## Instruction
Reproduce the listing below verbatim.

## Supplied information

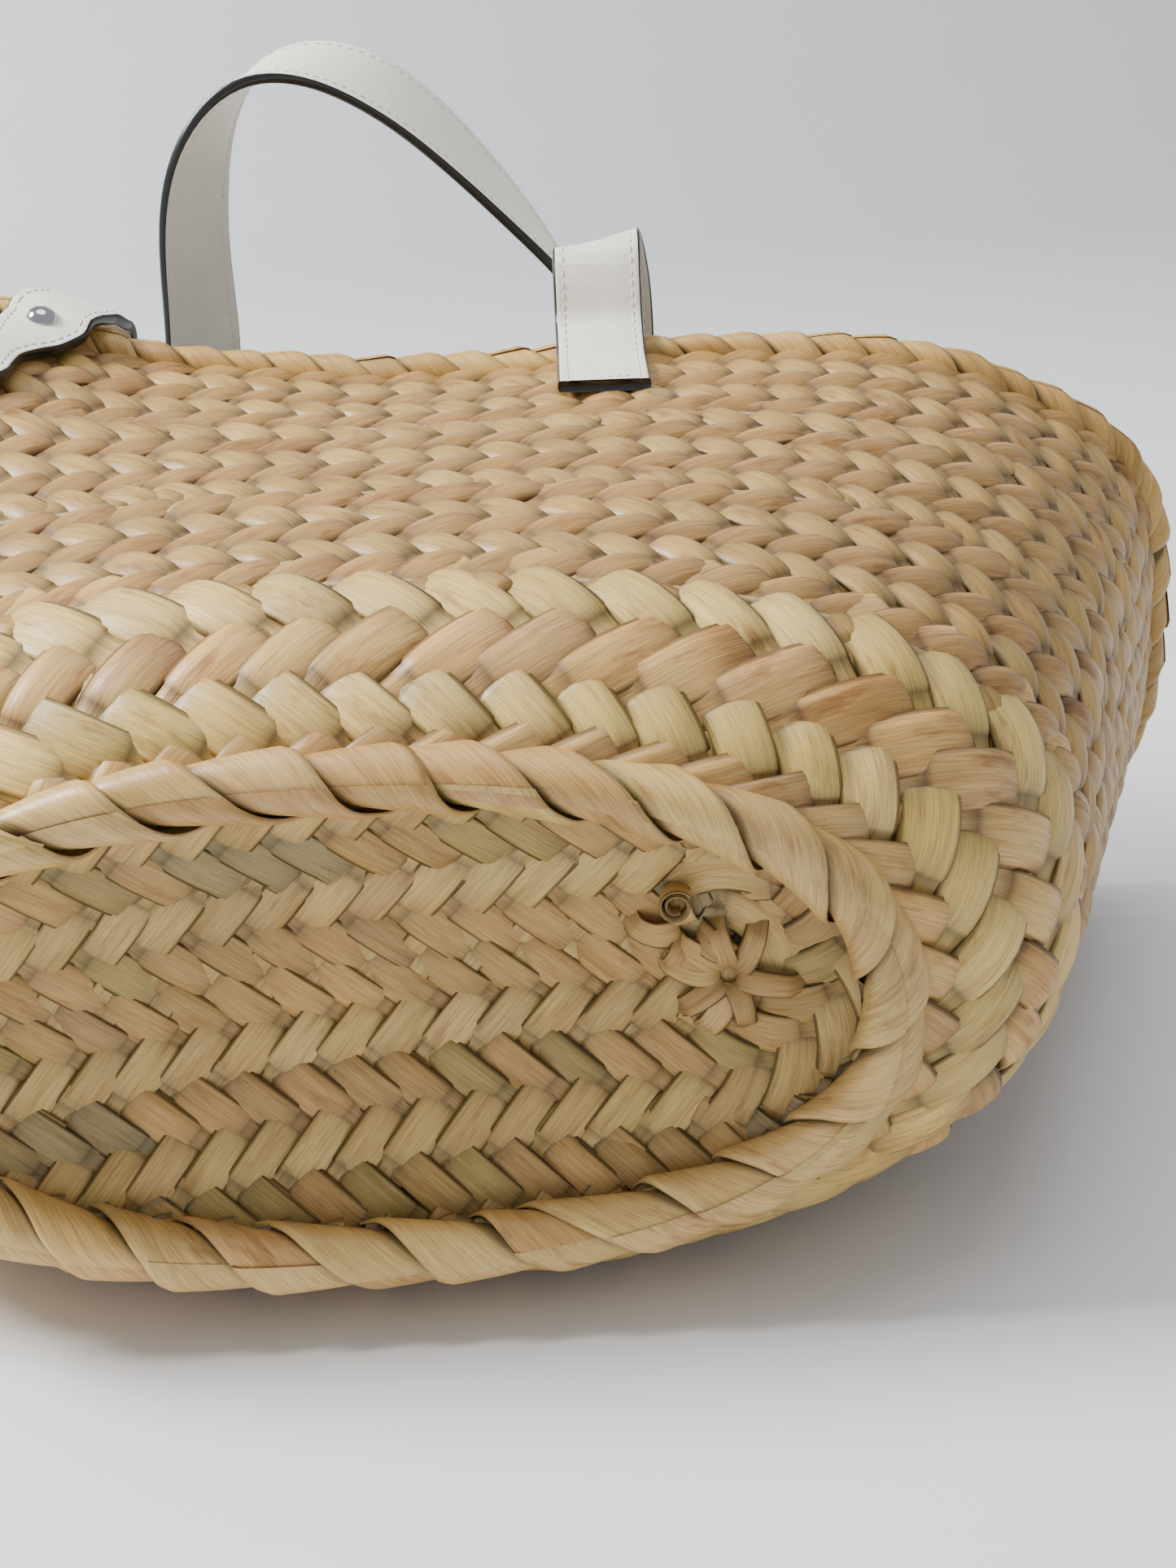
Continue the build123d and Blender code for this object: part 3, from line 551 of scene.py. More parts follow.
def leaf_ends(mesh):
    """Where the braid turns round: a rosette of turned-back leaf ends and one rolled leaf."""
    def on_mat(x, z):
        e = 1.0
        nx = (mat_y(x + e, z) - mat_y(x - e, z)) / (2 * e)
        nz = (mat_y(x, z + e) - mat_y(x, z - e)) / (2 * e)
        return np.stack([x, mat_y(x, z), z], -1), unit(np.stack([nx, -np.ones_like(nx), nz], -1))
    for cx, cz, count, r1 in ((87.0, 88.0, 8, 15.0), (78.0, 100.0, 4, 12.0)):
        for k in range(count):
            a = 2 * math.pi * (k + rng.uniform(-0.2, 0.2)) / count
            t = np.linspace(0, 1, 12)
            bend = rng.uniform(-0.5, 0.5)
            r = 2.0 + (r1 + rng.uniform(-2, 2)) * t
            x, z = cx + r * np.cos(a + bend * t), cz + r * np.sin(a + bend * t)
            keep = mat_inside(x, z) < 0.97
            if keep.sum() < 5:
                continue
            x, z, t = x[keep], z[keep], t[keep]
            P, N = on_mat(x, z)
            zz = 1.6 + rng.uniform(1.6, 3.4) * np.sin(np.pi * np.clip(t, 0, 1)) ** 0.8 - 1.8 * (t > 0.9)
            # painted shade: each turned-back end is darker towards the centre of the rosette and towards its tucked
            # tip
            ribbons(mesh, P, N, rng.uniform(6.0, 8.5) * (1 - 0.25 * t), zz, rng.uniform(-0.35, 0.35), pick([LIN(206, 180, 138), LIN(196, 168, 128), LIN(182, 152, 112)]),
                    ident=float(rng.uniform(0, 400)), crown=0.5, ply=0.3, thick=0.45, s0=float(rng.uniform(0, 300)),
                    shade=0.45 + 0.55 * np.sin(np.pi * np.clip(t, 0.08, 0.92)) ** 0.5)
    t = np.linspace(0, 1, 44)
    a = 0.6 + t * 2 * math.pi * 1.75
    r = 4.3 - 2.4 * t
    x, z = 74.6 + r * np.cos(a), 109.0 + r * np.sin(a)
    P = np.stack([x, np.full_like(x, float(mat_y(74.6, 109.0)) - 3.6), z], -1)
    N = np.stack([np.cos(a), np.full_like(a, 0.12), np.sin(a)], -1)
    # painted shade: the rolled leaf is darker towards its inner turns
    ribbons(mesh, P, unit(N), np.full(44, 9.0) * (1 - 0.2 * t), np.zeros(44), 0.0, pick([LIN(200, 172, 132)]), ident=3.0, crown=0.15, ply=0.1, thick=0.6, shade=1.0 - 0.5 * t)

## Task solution
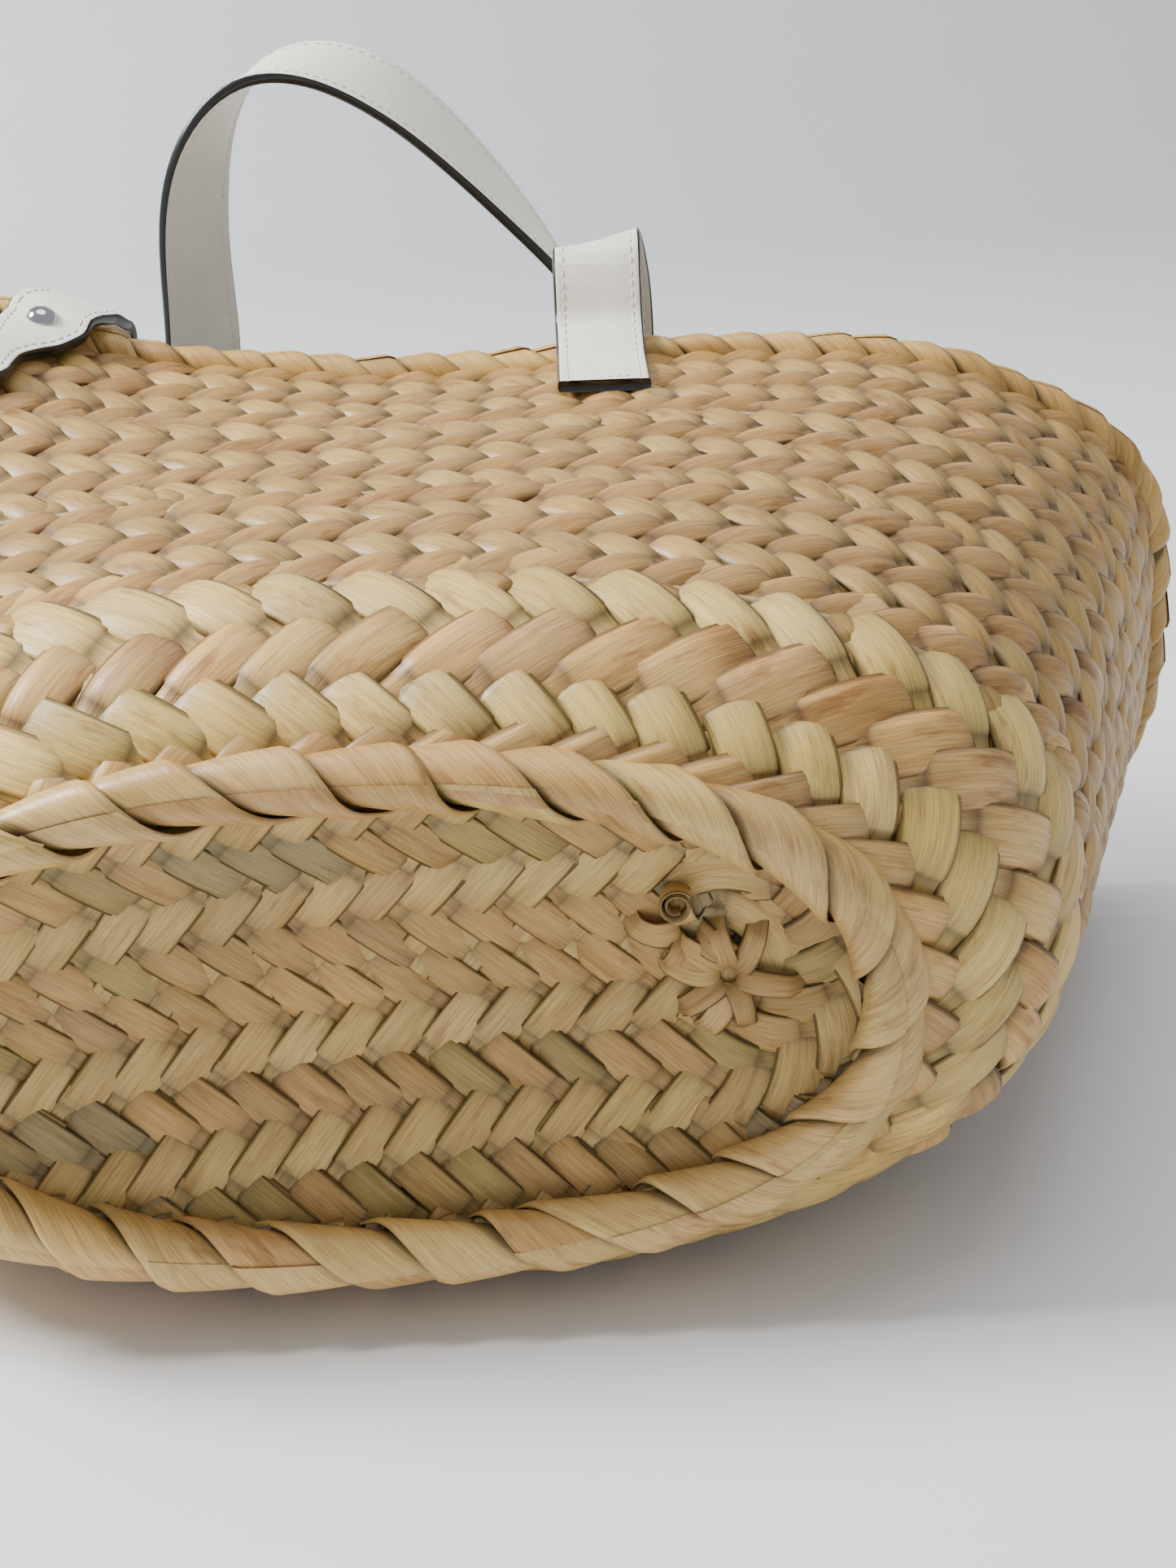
Continue the build123d and Blender code for this object: part 3, from line 551 of scene.py. More parts follow.
def leaf_ends(mesh):
    """Where the braid turns round: a rosette of turned-back leaf ends and one rolled leaf."""
    def on_mat(x, z):
        e = 1.0
        nx = (mat_y(x + e, z) - mat_y(x - e, z)) / (2 * e)
        nz = (mat_y(x, z + e) - mat_y(x, z - e)) / (2 * e)
        return np.stack([x, mat_y(x, z), z], -1), unit(np.stack([nx, -np.ones_like(nx), nz], -1))
    for cx, cz, count, r1 in ((87.0, 88.0, 8, 15.0), (78.0, 100.0, 4, 12.0)):
        for k in range(count):
            a = 2 * math.pi * (k + rng.uniform(-0.2, 0.2)) / count
            t = np.linspace(0, 1, 12)
            bend = rng.uniform(-0.5, 0.5)
            r = 2.0 + (r1 + rng.uniform(-2, 2)) * t
            x, z = cx + r * np.cos(a + bend * t), cz + r * np.sin(a + bend * t)
            keep = mat_inside(x, z) < 0.97
            if keep.sum() < 5:
                continue
            x, z, t = x[keep], z[keep], t[keep]
            P, N = on_mat(x, z)
            zz = 1.6 + rng.uniform(1.6, 3.4) * np.sin(np.pi * np.clip(t, 0, 1)) ** 0.8 - 1.8 * (t > 0.9)
            # painted shade: each turned-back end is darker towards the centre of the rosette and towards its tucked
            # tip
            ribbons(mesh, P, N, rng.uniform(6.0, 8.5) * (1 - 0.25 * t), zz, rng.uniform(-0.35, 0.35), pick([LIN(206, 180, 138), LIN(196, 168, 128), LIN(182, 152, 112)]),
                    ident=float(rng.uniform(0, 400)), crown=0.5, ply=0.3, thick=0.45, s0=float(rng.uniform(0, 300)),
                    shade=0.45 + 0.55 * np.sin(np.pi * np.clip(t, 0.08, 0.92)) ** 0.5)
    t = np.linspace(0, 1, 44)
    a = 0.6 + t * 2 * math.pi * 1.75
    r = 4.3 - 2.4 * t
    x, z = 74.6 + r * np.cos(a), 109.0 + r * np.sin(a)
    P = np.stack([x, np.full_like(x, float(mat_y(74.6, 109.0)) - 3.6), z], -1)
    N = np.stack([np.cos(a), np.full_like(a, 0.12), np.sin(a)], -1)
    # painted shade: the rolled leaf is darker towards its inner turns
    ribbons(mesh, P, unit(N), np.full(44, 9.0) * (1 - 0.2 * t), np.zeros(44), 0.0, pick([LIN(200, 172, 132)]), ident=3.0, crown=0.15, ply=0.1, thick=0.6, shade=1.0 - 0.5 * t)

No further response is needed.